Certo si guarderanno bene dal ritrutturare quel che il salmastro ha rovinato, o qualche fortunale ha distrutto, le docce se saranno poco affidabili tali rimarranno, e chi aveva in progetto per esempio di organizzare un ristorante si guarderà bene da prendere qualche iniziativa in proposito che in tre mesi non potrebbe coprire i costi dell’investimento. Peggio poi va a coloro che qualche anno fa ha fatto un mutuo con le banche per migliorare il proprio stabilimento centinaia di migliaia di euro rischiano di andare in fumo perché l’investimento non ha il tempo di andare in pareggio e se non ci sono i soldi per recuperare il debito aperto con le banche, … la storia è nota, per gli istituti di credito si apre la strada a nuove sofferenze con quel che ne consegue.
La direttiva europea parte da un principio giusto, ma solo in teoria, ovvero rendere il mercato dell’imprenditoria balneare aperto anche a nuovi soggetti; il problema è che togliendo a tutti le concessioni che andrebbero ad un’asta sul libero mercato gli unici che potrebbero concorrere all’acquisto sarebbero le grandi multinazionali.

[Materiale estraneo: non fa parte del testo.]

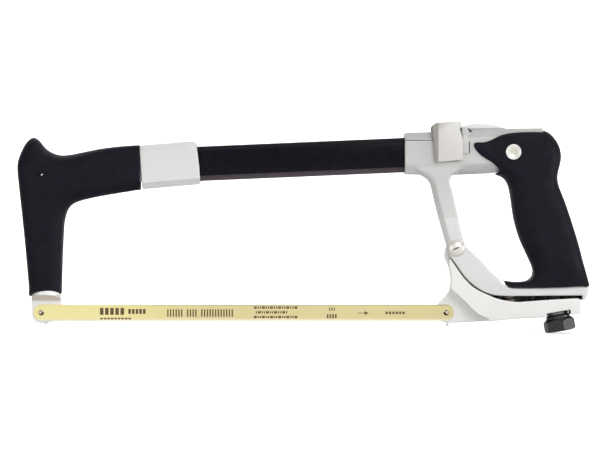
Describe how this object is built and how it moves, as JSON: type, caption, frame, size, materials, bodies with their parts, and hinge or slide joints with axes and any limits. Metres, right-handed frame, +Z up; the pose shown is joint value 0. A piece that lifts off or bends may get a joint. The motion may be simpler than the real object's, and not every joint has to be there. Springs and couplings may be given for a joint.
{
  "type": "hacksaw",
  "caption": "High-tension hacksaw with a box-tube frame, rubber grips, cam clamp for the frame length and a screw-driven tension lever.",
  "frame": {"origin": "centre of the whole saw's bounding box, at mid-width of the frame tube", "axes": "+X along the blade towards the handle, +Z up from the blade to the frame tube, +Y across; the blade lies on the -Y side of its seats"},
  "size_m": [0.4222, 0.0332, 0.1565],
  "materials": {
    "cast_aluminium": "satin, silver lacquered casting",
    "grip_rubber": "matte moulded rubber",
    "tube_paint": "semi-gloss black paint",
    "strap_steel": "satin plated",
    "bright_steel": "nickel plated",
    "blade_gold": "gold-coloured lacquer",
    "knob_plastic": "satin black plastic",
    "bronze": "plain bearing bronze",
    "spring_steel": "oiled steel"
  },
  "bodies": {
    "saw_root": {"rear_frame": "cast_aluminium", "rear_grip": "grip_rubber", "grip_screw_near": "bright_steel", "grip_screw_far": "bright_steel", "pivot_bolt": "bright_steel", "pivot_nut": "bright_steel", "pivot_washer_near": "spring_steel", "pivot_washer_far": "spring_steel", "clamp_strap": "strap_steel", "clamp_pin": "bright_steel", "tension_nut": "bright_steel", "lever_spring": "spring_steel"},
    "front_frame": {"frame_tube": "tube_paint", "tube_pin": "spring_steel", "tube_end_plug": "knob_plastic", "front_casting": "cast_aluminium", "front_grip": "grip_rubber", "front_blade_pin": "bright_steel", "front_side_pin": "bright_steel"},
    "blade_body": {"blade": "blade_gold"},
    "clamp_lever_body": {"clamp_lever": "cast_aluminium"},
    "clamp_jaw_body": {"clamp_jaw": "spring_steel"},
    "lever_body": {"tension_lever": "cast_aluminium", "pivot_bush": "bronze", "rear_blade_pin": "bright_steel", "rear_side_pin": "bright_steel"},
    "screw_carrier": {"thrust_washer": "bright_steel"},
    "knob_body": {"tension_knob": "knob_plastic", "tension_screw": "spring_steel"}
  },
  "joints": [
    {"name": "frame_length", "type": "slide", "parent": "saw_root", "child": "front_frame", "axis": [0.9991, 0, 0.0424], "range_m": [0, 0.05]},
    {"name": "blade_off", "type": "slide", "parent": "front_frame", "child": "blade_body", "axis": [0, -1, 0], "range_m": [0, 0.05]},
    {"name": "clamp_swing", "type": "hinge", "parent": "saw_root", "child": "clamp_lever_body", "pos_m": [0.1072, 0, 0.0738], "axis": [0, -1, 0], "range_deg": [0, 95]},
    {"name": "jaw_lift", "type": "slide", "parent": "saw_root", "child": "clamp_jaw_body", "axis": [-0.0424, 0, 0.9991], "range_m": [0, 0.0008]},
    {"name": "screw_travel", "type": "slide", "parent": "saw_root", "child": "screw_carrier", "axis": [0.1736, 0, -0.9848], "range_m": [0, 0.0023]},
    {"name": "knob_turn", "type": "hinge", "parent": "screw_carrier", "child": "knob_body", "pos_m": [0.18905, 0, -0.0665], "axis": [0.1736, 0, -0.9848], "range_deg": [0, 590]},
    {"name": "lever_swing", "type": "hinge", "parent": "saw_root", "child": "lever_body", "pos_m": [0.1133, 0, -0.0154], "axis": [0, 1, 0], "range_deg": [0, 1.6], "deforming": ["lever_spring"]}
  ],
  "couplings": [
    {"joint": "blade_off", "follows": "frame_length", "ratio": 1},
    {"joint": "jaw_lift", "follows": "clamp_swing", "m_per_rad": 0.00048},
    {"joint": "screw_travel", "follows": "knob_turn", "m_per_rad": 0.00019894},
    {"joint": "lever_swing", "follows": "knob_turn", "ratio": 0.002661}
  ]
}
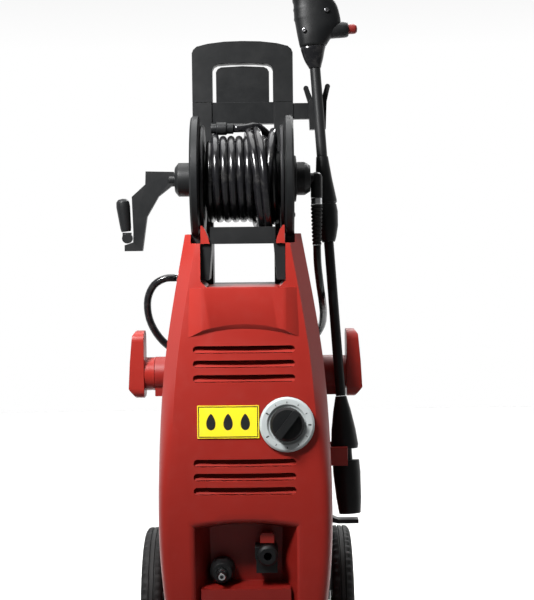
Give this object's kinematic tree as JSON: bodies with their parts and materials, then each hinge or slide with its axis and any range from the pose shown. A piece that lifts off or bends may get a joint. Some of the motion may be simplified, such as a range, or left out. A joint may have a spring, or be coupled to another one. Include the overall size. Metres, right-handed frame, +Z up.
{
  "type": "pressure washer",
  "caption": "Wheeled pressure washer with a hose reel and crank, telescopic handle, spray gun and lance in a holder, cord hooks and front connectors.",
  "frame": {"origin": "on the floor, on the underside of the foot's keel, midway between the wheels", "axes": "+Z up, front of the machine towards -Y, +X to the right seen from the front"},
  "size_m": [0.3431, 0.3498, 1.1391],
  "materials": {
    "red_plastic": "satin moulded plastic",
    "dark_red_plastic": "satin moulded plastic",
    "black_plastic": "fine-grained moulded plastic",
    "black_rubber": "matt rubber",
    "gloss_hose": "smooth glossy hose cover",
    "bright_steel": "brushed",
    "pump_casting": "cast",
    "label_yellow": "printed plate",
    "pale_grey_plastic": "satin moulded plastic"
  },
  "bodies": {
    "washer": {"front_cover": "red_plastic", "nozzle_clip": "red_plastic", "connection_panel": "dark_red_plastic", "hook_socket_left": "dark_red_plastic", "hook_socket_right": "dark_red_plastic", "rear_cover": "black_plastic", "outlet_coupling": "black_plastic", "inlet_coupling": "black_plastic", "base_frame": "black_plastic", "reel_side_plate_left": "black_plastic", "reel_side_plate_right": "black_plastic", "lower_crossbar": "black_plastic", "upper_frame": "black_plastic", "lance_fork": "black_plastic", "swivel_housing": "black_plastic", "swivel_elbow": "black_plastic", "hose_park_clip": "black_plastic", "nozzle_rest": "black_plastic", "switch_body": "black_rubber", "foot": "black_rubber", "hose_strain_relief": "black_rubber", "cable_gland": "black_rubber", "leader_hose": "gloss_hose", "inlet_nipple": "bright_steel", "axle": "bright_steel", "hose_ferrule": "bright_steel", "leader_hose_plug": "bright_steel", "motor": "pump_casting", "pump_head": "pump_casting", "label_plate": "label_yellow", "switch_bezel": "pale_grey_plastic"},
    "handle": {"handle_loop": "black_plastic", "handle_tube_left": "bright_steel", "handle_tube_right": "bright_steel"},
    "reel": {"drum": "black_plastic", "hose_winding": "gloss_hose", "hose_end_connector": "black_plastic", "crank_hub": "black_plastic", "crank_arm": "black_plastic"},
    "grip_arm": {"grip_pivot": "black_plastic"},
    "grip": {"crank_grip": "black_plastic"},
    "knob": {"switch_knob": "black_plastic"},
    "wheel_left": {"tyre_left": "black_rubber", "rim_left": "black_plastic"},
    "wheel_right": {"tyre_right": "black_rubber", "rim_right": "black_plastic"},
    "hook_left": {"cord_hook_left": "red_plastic"},
    "hook_right": {"cord_hook_right": "red_plastic"},
    "lance": {"lance_tube_upper": "black_plastic", "lance_coupling": "black_plastic", "lance_bulb": "black_plastic", "lance_tube_lower": "black_plastic", "nozzle_cone": "black_plastic", "gun_body": "black_plastic", "gun_inlet_cap": "dark_red_plastic"},
    "nozzle": {"nozzle_head": "black_plastic"},
    "trigger": {"gun_trigger": "black_plastic"},
    "lock": {"trigger_lock": "red_plastic"},
    "outlet_release": {"outlet_release_tab": "red_plastic"},
    "fan": {"motor_fan": "black_rubber"}
  },
  "joints": [
    {"name": "handle_slide", "type": "slide", "parent": "washer", "child": "handle", "axis": [0, 0, 1], "range_m": [0, 0.22]},
    {"name": "reel_spin", "type": "hinge", "parent": "washer", "child": "reel", "pos_m": [0, -0.005, 0.74], "axis": [1, 0, 0], "continuous": true},
    {"name": "grip_fold", "type": "hinge", "parent": "reel", "child": "grip_arm", "pos_m": [-0.1615, -0.005, 0.6595], "axis": [0, -1, 0], "range_deg": [0, 84]},
    {"name": "grip_spin", "type": "hinge", "parent": "grip_arm", "child": "grip", "pos_m": [-0.1621, -0.005, 0.6595], "axis": [-0.1045, 0, 0.9945], "continuous": true},
    {"name": "knob_turn", "type": "hinge", "parent": "washer", "child": "knob", "pos_m": [0.057, -0.09986, 0.4095], "axis": [0, -0.9929, 0.1191], "range_deg": [0, 90]},
    {"name": "wheel_left_spin", "type": "hinge", "parent": "washer", "child": "wheel_left", "pos_m": [-0.1355, 0.09, 0.115], "axis": [1, 0, 0], "continuous": true},
    {"name": "wheel_right_spin", "type": "hinge", "parent": "washer", "child": "wheel_right", "pos_m": [0.1355, 0.09, 0.115], "axis": [1, 0, 0], "continuous": true},
    {"name": "cord_hook_left_turn", "type": "hinge", "parent": "washer", "child": "hook_left", "pos_m": [-0.13, 0.055, 0.4635], "axis": [-1, 0, 0], "range_deg": [0, 180]},
    {"name": "cord_hook_right_turn", "type": "hinge", "parent": "washer", "child": "hook_right", "pos_m": [0.13, 0.055, 0.4635], "axis": [-1, 0, 0], "range_deg": [0, 180]},
    {"name": "lance_release", "type": "slide", "parent": "washer", "child": "lance", "axis": [1, 0, 0], "range_m": [0, 0.12]},
    {"name": "nozzle_twist", "type": "hinge", "parent": "lance", "child": "nozzle", "pos_m": [0.1401, 0, 0.3516], "axis": [-0.064, 0.1222, 0.9904], "range_deg": [0, 90]},
    {"name": "trigger_pull", "type": "hinge", "parent": "lance", "child": "trigger", "pos_m": [0.12487, 0.08074, 1.00601], "axis": [0, -0.9925, 0.1225], "range_deg": [0, 10], "stiffness_Nm_per_rad": 0.4, "springref_deg": -8.59},
    {"name": "trigger_lock_slide", "type": "slide", "parent": "lance", "child": "lock", "axis": [0, 0.9925, -0.1225], "range_m": [0, 0.003]},
    {"name": "outlet_release_press", "type": "slide", "parent": "washer", "child": "outlet_release", "axis": [0, 1, 0], "range_m": [0, 0.004], "stiffness_N_per_m": 300, "springref_m": -0.002},
    {"name": "fan_spin", "type": "hinge", "parent": "washer", "child": "fan", "pos_m": [0, 0.02, 0.448], "axis": [0, 0, 1], "continuous": true}
  ]
}
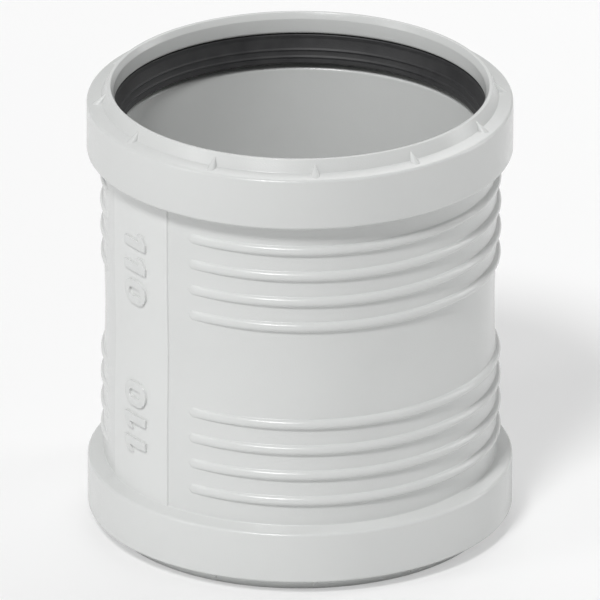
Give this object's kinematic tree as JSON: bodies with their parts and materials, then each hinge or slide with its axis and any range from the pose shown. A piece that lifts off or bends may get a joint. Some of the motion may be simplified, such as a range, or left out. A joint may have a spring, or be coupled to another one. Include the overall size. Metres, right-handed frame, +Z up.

Ovviamente chiunque acquisti il diritto sulla concessione demaniale dovrebbe pensare ad investire (è immaginabile che gli attuali proprietari degli stabilimenti non ci starebbero ad andarsene con una modica liquidazione che a tutt’oggi non si sa neppure s ci sarà e di quale entità, e emulerebbero il mitico Sansone, una bella ruspa e giù tutto quello che essi hanno edificato e pagato); quindi si troverebbe nella condizione, poiché non ci sarà più rinnovo automatico della concessione per un numero di anni tale da ammortizzare la spesa cui si deve sommare quella dell’asta per l’assegnazione, di dover aumentare i prezzi, e lavorare con manodopera (l’indotto intorno ad uno stabilimento balneare è quello che fa vivere un’intera comunità locale) a basso costo che nell’ipotesi di una multinazionale potrebbe anche essere non locale.
Inoltre rimettendo tutto all’asta i proprietari di piccoli stabilimenti balneare, quelli con pochi servizi e di conseguenza a basso costo per la clientela che vuole solo un ombrellone due sdraio, una cabina e una doccia, non sarebbero competitivi e avrebbero una sola possibilità: ricomprarsi la concessione e di conseguenza aumentare i prezzi per poter rientrare nelle spese, non dimentichiamo che gli stabilimenti balneari lavorano tre mesi e mezzo all’anno con l’introito dei i quali chi li gestisce deve vivere l’intero anno.
Quindi ancora una volta sarebbero i piccoli imprenditori a essere penalizzati, e di conseguenza il consumatore medio piccolo che domani potrebbe non potersi più permettere l’affitto di un ombrellone.
La politica cosa fa? In Italia gli oppositori della Bolkestein avvertono che la sua applicazione segnerebbe la fine del made in Italy perché le nostre spiagge finirebbero in pasto alle multinazionali straniere.
Il governo (per quanto inizialmente la sinistra si fosse dichiarata assai critica verso questo tipo di applicazione della Bolkenstein accusata, a ragione, di causare del dumping sociale fomentando una corsa al ribasso per quanto riguarda le tutele sociali, i diritti dei lavoratori e gli stipendi– ma l’iter è cominciato con il governo Berlusconi e quindi …) pare intenzionato a seguire la strada dell’asta pubblica, mentre alcune Regioni provano rimediare approvando delibere che cercano di legittimare i balneari andando, allo stesso tempo, incontro alle norme europee.
Diversa la posizione delle amministrazioni locali, per esempio il consiglio regionale della Liguria ha approvato una mozione che impegna il presidente Giovanni Toti e la giunta regionale ad "agire nei confronti del Governo affinché prolunghi la scadenza delle concessioni balneari per almeno 30 anni" non rispettando, di fatto, la direttiva Bolkestein. In pratica si chiede l’introduzione di un doppio binario che distingua le concessioni in vigore, a cui garantire un periodo transitorio di almeno 30 anni, e quelle di nuova assegnazione da fare tramite un regime di gara pubblica.
Anche il Consiglio regionale della Toscana tenta un assist a imprenditori e bagnanti. La giunta del presidente Enrico Rossi ha approvato delle linee guida per garantire il rinnovo della concessione balneare a coloro che presenteranno al Comune un piano di investimenti per migliorare la qualità dell’offerta e dei servizi ai bagnanti (ma in questo caso di nuovo si chiede di incrementare gli investimenti con il conseguente aumento dei prezzi!
Intanto le associazioni dei balneari sono sul piede di guerra: chiedono un chiarimento immediato al governo sottolineando che altrimenti le oltre 30mila imprese che operano sulle coste italiane rischiano di essere “fuori legge” nella prossima stagione estiva.